The popularity of petitioning owed much to the fact that it offered a very flexible means of expressing concern, available in theory at least to everybody at any time, whilst the drafting of Gravamina was reserved to a small number of delegates in the short time-span before and during a diet. Hessian registers suggest that the central authorities received some 1,000 petitions a year at the end of the sixteenth century and no fewer than 4,000 at the end of the eighteenth (1787).29 This, of course, was only the tip of the iceberg, as officials were under orders to deal with interventions at the lowest-possible level of the administrative hierarchy.30 All types of courts, all seigneurial institutions as well as all urban authorities heard written (and oral) requests on a daily basis. In Hesse, however, it does not seem to have been customary to petition the diet, in marked contrast to the situation in Württemberg, Bavaria, Lower Austria or England.31 The Imperial Diet, a common port of call in the sixteenth century, saw a marked decline in the number of Supplikationen after 1603, leaving the Emperor or his Council as the sole possibilities for those intent on approaching imperial institutions.

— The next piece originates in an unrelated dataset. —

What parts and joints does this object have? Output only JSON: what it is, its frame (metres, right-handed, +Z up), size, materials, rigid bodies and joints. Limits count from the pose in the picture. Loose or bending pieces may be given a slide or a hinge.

The lion’s share of petitions now accrued to the secular and ecclesiastical princes, in line with the increasing territorialisation of the German political landscape.32 As for subject matter, petitions to the Hessian Landgrave were very heterogeneous: Suppliken um Almosen and in Gnadensachen contained pleas for assistance after harvest failures, fire damage or accidents; Erlaß-Suppliken and requests for Dilation aimed at the waiving or reduction of financial dues, taxes or fines; Justiz-Suppliken concerned jurisdictional matters, and supplications against officials and civil servants alerted the prince to faults in his administration by circumventing the usual intermediate channels.33

There were, however, alternatives to the German tendency to focus petitions ever more closely on an all-powerful prince. England can serve as a striking example for the continuing prominence of all sorts of different recipients elsewhere. Kings and queens, of course, were by no means excluded, but members of the Privy Council, the Houses of Lords and Commons, individual MPs, county courts, Justices of the Peace, town councils, parish vestries, churchwardens, constables and many other bodies or officials appear just as regularly. Among the latter, to provide an idea of the sort of examples not studied in more detail below, are hundreds of ‘Memorials and Petitions presented to the Bedford Level Corporation’, which managed the draining of the East Anglian Fens from the early seventeenth century.34 In 1636, meanwhile, the inhabitants of a prosperous area within the City of Cambridge petitioned two assize judges for a reduction of their excessive share of local taxation, while those of a Suffolk parish attempted to prevent Reformation-related confiscations of communal property by means of a direct appeal to royal commissioners.35 Ecclesiastical dignitaries continued to attract petitions, too. Up to the break with Rome in 1534, the pope was inundated with requests for promotion, reallocation of church revenues and everyday pastoral problems.36 Further down the hierarchy, petitioning was no less intensive: in a rather moving illustration of the trust placed in church officials, the churchwardens of Linwood in the diocese of Lincoln informed their visitors in 1473 of the long-standing debt of a parishioner and implored them that ‘with owt my lordys help they gete it neauer’.37 In 1630, to cite one last early modern example, the Bishop of London ordered the church of St Laurence Jewry to adopt to a more broadly-based form of communal government ‘upon the humble peticion of the parishioners’.38 The sources’ eloquent, although not consistent, use of terminological varieties such as ‘petition’, ‘complaint’, ‘request’, and ‘appeal’ reflects something of the multi-functional, secular as well as religious dimensions of the phenomenon.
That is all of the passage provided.